*COLLECTED MATERIAL:*

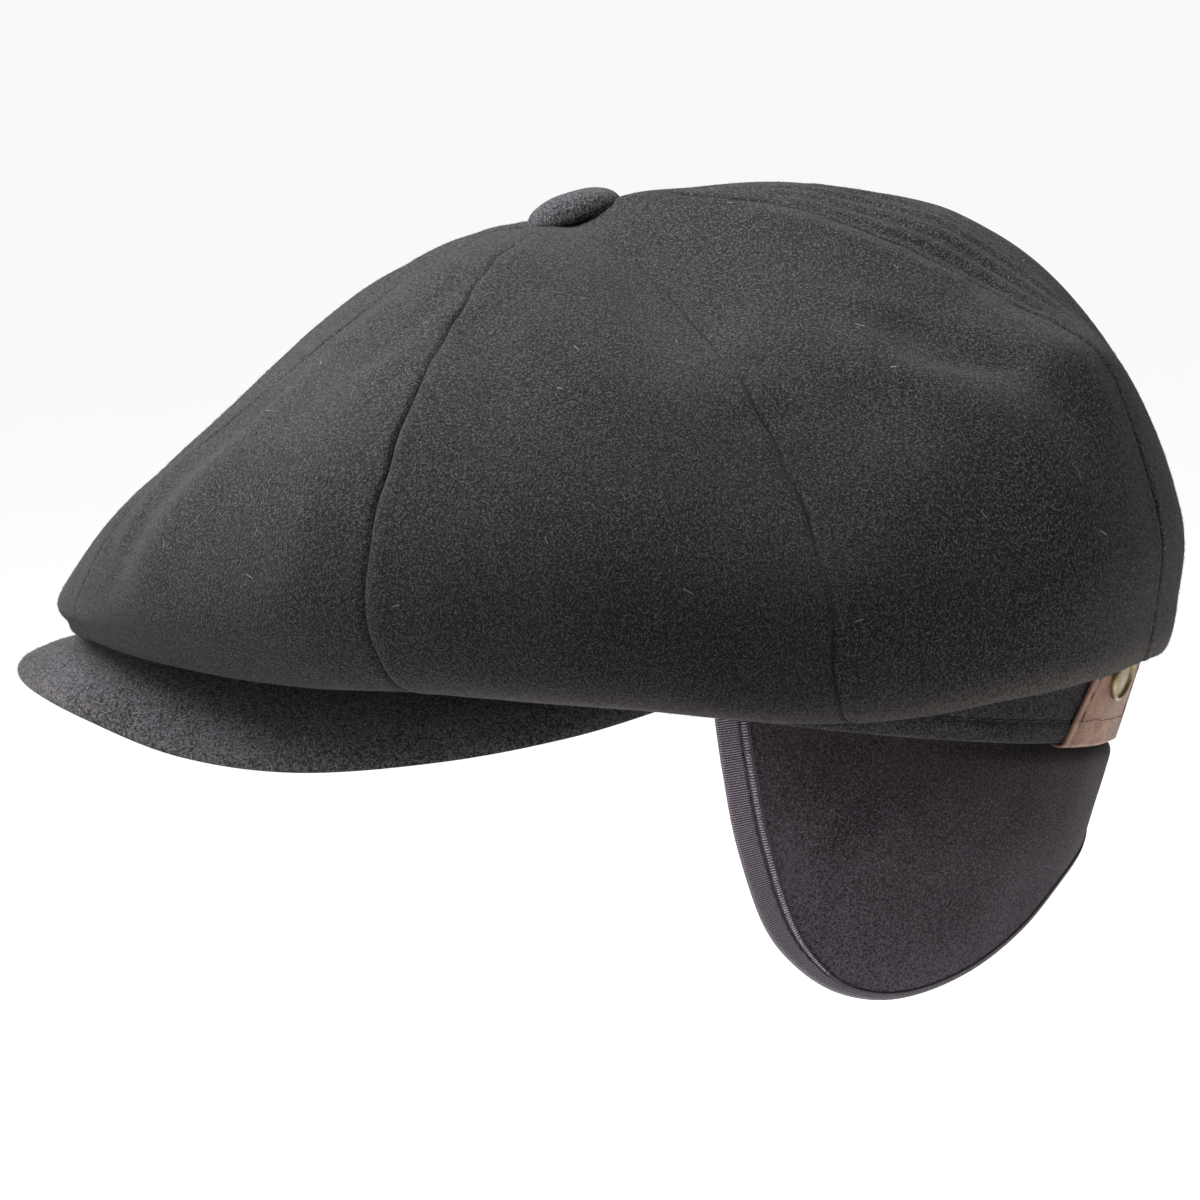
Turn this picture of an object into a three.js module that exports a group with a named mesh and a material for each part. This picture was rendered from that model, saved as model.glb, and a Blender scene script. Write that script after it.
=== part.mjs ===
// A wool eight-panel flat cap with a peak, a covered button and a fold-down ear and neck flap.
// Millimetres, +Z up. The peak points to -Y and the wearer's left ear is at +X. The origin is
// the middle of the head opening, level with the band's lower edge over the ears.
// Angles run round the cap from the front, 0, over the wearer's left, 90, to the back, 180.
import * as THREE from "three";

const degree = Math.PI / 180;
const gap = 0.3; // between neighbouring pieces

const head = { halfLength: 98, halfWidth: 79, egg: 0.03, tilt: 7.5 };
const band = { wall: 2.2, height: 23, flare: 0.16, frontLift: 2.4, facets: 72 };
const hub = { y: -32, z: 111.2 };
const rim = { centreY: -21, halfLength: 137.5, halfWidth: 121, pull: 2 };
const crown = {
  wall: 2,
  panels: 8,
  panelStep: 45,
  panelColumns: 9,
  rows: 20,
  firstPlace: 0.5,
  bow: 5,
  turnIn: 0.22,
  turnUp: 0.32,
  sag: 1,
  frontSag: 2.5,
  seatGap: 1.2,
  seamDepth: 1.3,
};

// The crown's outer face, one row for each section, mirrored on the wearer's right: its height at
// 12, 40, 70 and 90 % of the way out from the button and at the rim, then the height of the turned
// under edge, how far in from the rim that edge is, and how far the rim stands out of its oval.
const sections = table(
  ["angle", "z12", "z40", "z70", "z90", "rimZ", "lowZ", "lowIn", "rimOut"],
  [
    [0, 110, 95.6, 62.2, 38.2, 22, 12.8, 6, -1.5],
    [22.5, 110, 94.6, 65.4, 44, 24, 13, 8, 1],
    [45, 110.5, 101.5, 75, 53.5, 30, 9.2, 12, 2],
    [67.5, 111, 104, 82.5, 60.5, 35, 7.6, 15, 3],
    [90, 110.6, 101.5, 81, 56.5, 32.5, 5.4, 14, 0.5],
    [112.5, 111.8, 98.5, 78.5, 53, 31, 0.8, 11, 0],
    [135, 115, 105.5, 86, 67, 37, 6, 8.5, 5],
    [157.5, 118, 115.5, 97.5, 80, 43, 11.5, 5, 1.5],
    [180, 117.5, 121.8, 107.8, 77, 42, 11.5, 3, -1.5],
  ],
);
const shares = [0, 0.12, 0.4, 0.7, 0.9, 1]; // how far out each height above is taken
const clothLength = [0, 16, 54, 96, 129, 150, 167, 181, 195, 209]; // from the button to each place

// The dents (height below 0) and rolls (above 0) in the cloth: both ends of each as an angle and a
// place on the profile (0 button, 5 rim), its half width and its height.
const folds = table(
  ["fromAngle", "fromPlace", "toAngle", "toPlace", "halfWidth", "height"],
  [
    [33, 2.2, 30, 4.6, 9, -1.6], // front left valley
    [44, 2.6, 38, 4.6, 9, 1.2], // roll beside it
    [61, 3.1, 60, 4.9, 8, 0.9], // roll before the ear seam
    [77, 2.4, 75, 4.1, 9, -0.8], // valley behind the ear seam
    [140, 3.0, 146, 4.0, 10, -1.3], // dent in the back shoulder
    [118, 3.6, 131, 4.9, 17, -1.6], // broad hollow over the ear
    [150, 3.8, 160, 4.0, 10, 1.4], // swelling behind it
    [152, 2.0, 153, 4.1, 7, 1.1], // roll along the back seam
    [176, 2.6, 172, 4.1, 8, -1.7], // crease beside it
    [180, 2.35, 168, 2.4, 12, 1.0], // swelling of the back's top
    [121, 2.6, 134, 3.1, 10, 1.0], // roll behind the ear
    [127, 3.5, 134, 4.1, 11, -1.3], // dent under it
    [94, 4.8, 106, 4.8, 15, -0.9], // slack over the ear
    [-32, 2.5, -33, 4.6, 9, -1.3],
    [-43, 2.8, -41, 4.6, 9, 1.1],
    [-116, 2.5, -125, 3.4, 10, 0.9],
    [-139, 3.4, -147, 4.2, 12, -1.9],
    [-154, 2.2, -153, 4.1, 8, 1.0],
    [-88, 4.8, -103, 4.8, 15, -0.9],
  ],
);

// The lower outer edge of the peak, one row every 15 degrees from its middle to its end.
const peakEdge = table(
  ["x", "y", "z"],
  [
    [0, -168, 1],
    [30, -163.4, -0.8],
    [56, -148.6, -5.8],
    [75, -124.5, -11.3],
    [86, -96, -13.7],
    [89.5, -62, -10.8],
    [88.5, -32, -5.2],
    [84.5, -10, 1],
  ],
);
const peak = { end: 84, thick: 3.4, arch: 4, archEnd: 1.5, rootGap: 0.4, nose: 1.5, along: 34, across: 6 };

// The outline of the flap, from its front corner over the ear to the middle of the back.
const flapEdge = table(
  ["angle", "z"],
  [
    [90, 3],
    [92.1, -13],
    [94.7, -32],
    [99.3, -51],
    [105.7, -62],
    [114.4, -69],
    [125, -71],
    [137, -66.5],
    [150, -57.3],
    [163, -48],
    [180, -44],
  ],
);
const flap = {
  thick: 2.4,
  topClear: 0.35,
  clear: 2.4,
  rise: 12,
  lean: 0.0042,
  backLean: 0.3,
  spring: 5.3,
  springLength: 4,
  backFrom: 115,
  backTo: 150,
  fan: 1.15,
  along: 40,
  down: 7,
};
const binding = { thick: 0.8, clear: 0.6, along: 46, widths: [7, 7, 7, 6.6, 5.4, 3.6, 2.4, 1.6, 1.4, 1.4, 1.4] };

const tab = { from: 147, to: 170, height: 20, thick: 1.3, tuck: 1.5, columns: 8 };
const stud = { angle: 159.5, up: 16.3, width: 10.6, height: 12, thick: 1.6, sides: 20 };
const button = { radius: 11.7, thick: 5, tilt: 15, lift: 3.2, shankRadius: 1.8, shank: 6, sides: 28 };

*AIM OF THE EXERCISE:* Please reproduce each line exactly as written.

*EXERCISE SOLUTION:*
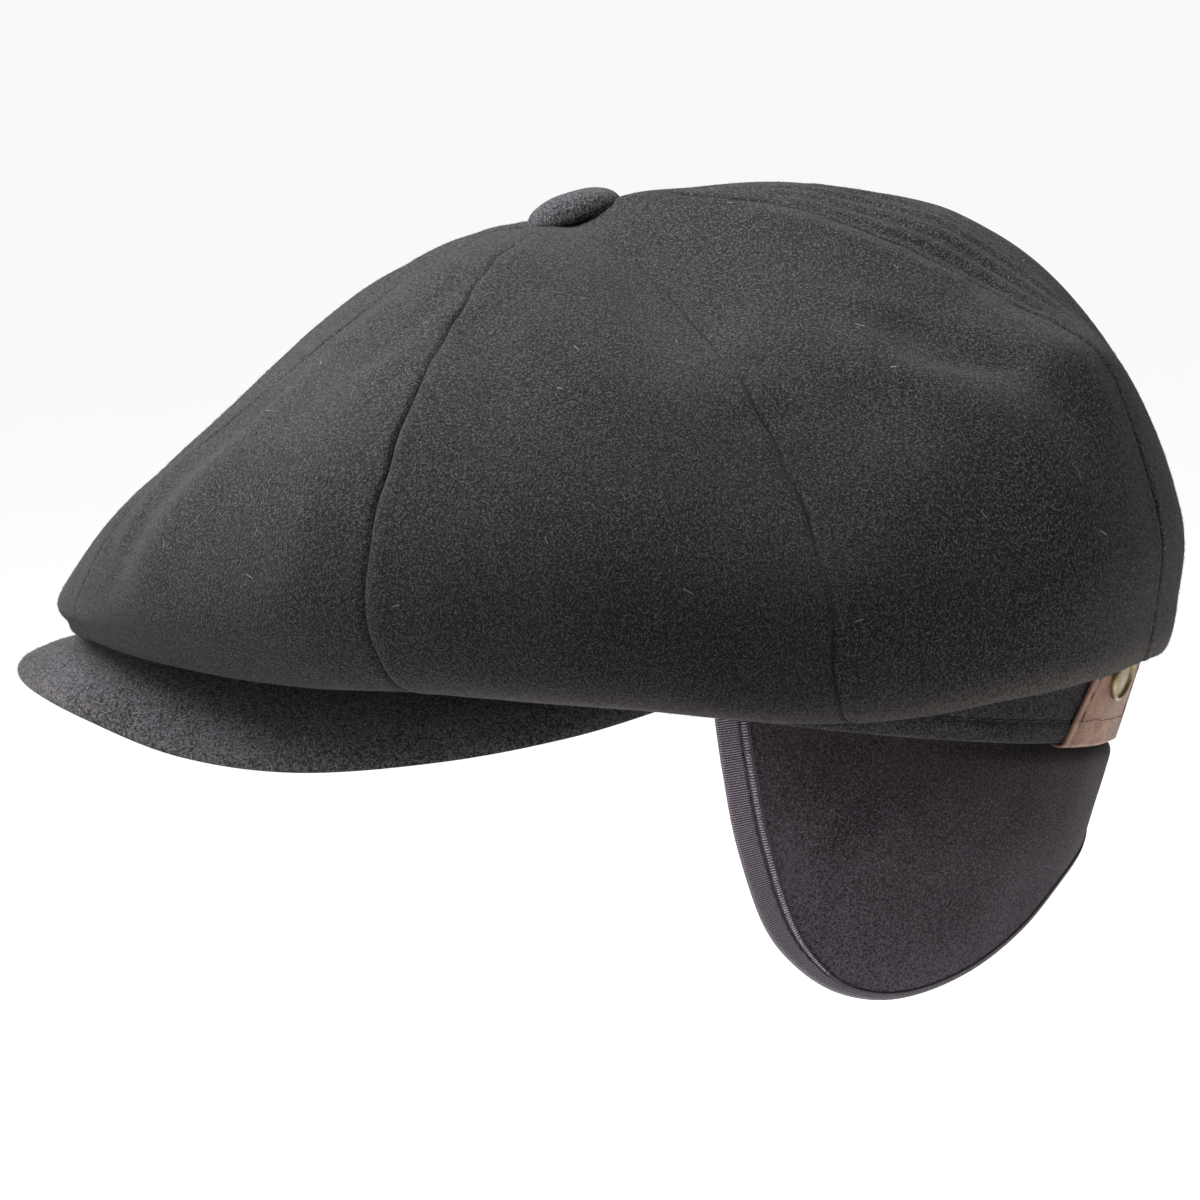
Turn this picture of an object into a three.js module that exports a group with a named mesh and a material for each part. This picture was rendered from that model, saved as model.glb, and a Blender scene script. Write that script after it.
=== part.mjs ===
// A wool eight-panel flat cap with a peak, a covered button and a fold-down ear and neck flap.
// Millimetres, +Z up. The peak points to -Y and the wearer's left ear is at +X. The origin is
// the middle of the head opening, level with the band's lower edge over the ears.
// Angles run round the cap from the front, 0, over the wearer's left, 90, to the back, 180.
import * as THREE from "three";

const degree = Math.PI / 180;
const gap = 0.3; // between neighbouring pieces

const head = { halfLength: 98, halfWidth: 79, egg: 0.03, tilt: 7.5 };
const band = { wall: 2.2, height: 23, flare: 0.16, frontLift: 2.4, facets: 72 };
const hub = { y: -32, z: 111.2 };
const rim = { centreY: -21, halfLength: 137.5, halfWidth: 121, pull: 2 };
const crown = {
  wall: 2,
  panels: 8,
  panelStep: 45,
  panelColumns: 9,
  rows: 20,
  firstPlace: 0.5,
  bow: 5,
  turnIn: 0.22,
  turnUp: 0.32,
  sag: 1,
  frontSag: 2.5,
  seatGap: 1.2,
  seamDepth: 1.3,
};

// The crown's outer face, one row for each section, mirrored on the wearer's right: its height at
// 12, 40, 70 and 90 % of the way out from the button and at the rim, then the height of the turned
// under edge, how far in from the rim that edge is, and how far the rim stands out of its oval.
const sections = table(
  ["angle", "z12", "z40", "z70", "z90", "rimZ", "lowZ", "lowIn", "rimOut"],
  [
    [0, 110, 95.6, 62.2, 38.2, 22, 12.8, 6, -1.5],
    [22.5, 110, 94.6, 65.4, 44, 24, 13, 8, 1],
    [45, 110.5, 101.5, 75, 53.5, 30, 9.2, 12, 2],
    [67.5, 111, 104, 82.5, 60.5, 35, 7.6, 15, 3],
    [90, 110.6, 101.5, 81, 56.5, 32.5, 5.4, 14, 0.5],
    [112.5, 111.8, 98.5, 78.5, 53, 31, 0.8, 11, 0],
    [135, 115, 105.5, 86, 67, 37, 6, 8.5, 5],
    [157.5, 118, 115.5, 97.5, 80, 43, 11.5, 5, 1.5],
    [180, 117.5, 121.8, 107.8, 77, 42, 11.5, 3, -1.5],
  ],
);
const shares = [0, 0.12, 0.4, 0.7, 0.9, 1]; // how far out each height above is taken
const clothLength = [0, 16, 54, 96, 129, 150, 167, 181, 195, 209]; // from the button to each place

// The dents (height below 0) and rolls (above 0) in the cloth: both ends of each as an angle and a
// place on the profile (0 button, 5 rim), its half width and its height.
const folds = table(
  ["fromAngle", "fromPlace", "toAngle", "toPlace", "halfWidth", "height"],
  [
    [33, 2.2, 30, 4.6, 9, -1.6], // front left valley
    [44, 2.6, 38, 4.6, 9, 1.2], // roll beside it
    [61, 3.1, 60, 4.9, 8, 0.9], // roll before the ear seam
    [77, 2.4, 75, 4.1, 9, -0.8], // valley behind the ear seam
    [140, 3.0, 146, 4.0, 10, -1.3], // dent in the back shoulder
    [118, 3.6, 131, 4.9, 17, -1.6], // broad hollow over the ear
    [150, 3.8, 160, 4.0, 10, 1.4], // swelling behind it
    [152, 2.0, 153, 4.1, 7, 1.1], // roll along the back seam
    [176, 2.6, 172, 4.1, 8, -1.7], // crease beside it
    [180, 2.35, 168, 2.4, 12, 1.0], // swelling of the back's top
    [121, 2.6, 134, 3.1, 10, 1.0], // roll behind the ear
    [127, 3.5, 134, 4.1, 11, -1.3], // dent under it
    [94, 4.8, 106, 4.8, 15, -0.9], // slack over the ear
    [-32, 2.5, -33, 4.6, 9, -1.3],
    [-43, 2.8, -41, 4.6, 9, 1.1],
    [-116, 2.5, -125, 3.4, 10, 0.9],
    [-139, 3.4, -147, 4.2, 12, -1.9],
    [-154, 2.2, -153, 4.1, 8, 1.0],
    [-88, 4.8, -103, 4.8, 15, -0.9],
  ],
);

// The lower outer edge of the peak, one row every 15 degrees from its middle to its end.
const peakEdge = table(
  ["x", "y", "z"],
  [
    [0, -168, 1],
    [30, -163.4, -0.8],
    [56, -148.6, -5.8],
    [75, -124.5, -11.3],
    [86, -96, -13.7],
    [89.5, -62, -10.8],
    [88.5, -32, -5.2],
    [84.5, -10, 1],
  ],
);
const peak = { end: 84, thick: 3.4, arch: 4, archEnd: 1.5, rootGap: 0.4, nose: 1.5, along: 34, across: 6 };

// The outline of the flap, from its front corner over the ear to the middle of the back.
const flapEdge = table(
  ["angle", "z"],
  [
    [90, 3],
    [92.1, -13],
    [94.7, -32],
    [99.3, -51],
    [105.7, -62],
    [114.4, -69],
    [125, -71],
    [137, -66.5],
    [150, -57.3],
    [163, -48],
    [180, -44],
  ],
);
const flap = {
  thick: 2.4,
  topClear: 0.35,
  clear: 2.4,
  rise: 12,
  lean: 0.0042,
  backLean: 0.3,
  spring: 5.3,
  springLength: 4,
  backFrom: 115,
  backTo: 150,
  fan: 1.15,
  along: 40,
  down: 7,
};
const binding = { thick: 0.8, clear: 0.6, along: 46, widths: [7, 7, 7, 6.6, 5.4, 3.6, 2.4, 1.6, 1.4, 1.4, 1.4] };

const tab = { from: 147, to: 170, height: 20, thick: 1.3, tuck: 1.5, columns: 8 };
const stud = { angle: 159.5, up: 16.3, width: 10.6, height: 12, thick: 1.6, sides: 20 };
const button = { radius: 11.7, thick: 5, tilt: 15, lift: 3.2, shankRadius: 1.8, shank: 6, sides: 28 };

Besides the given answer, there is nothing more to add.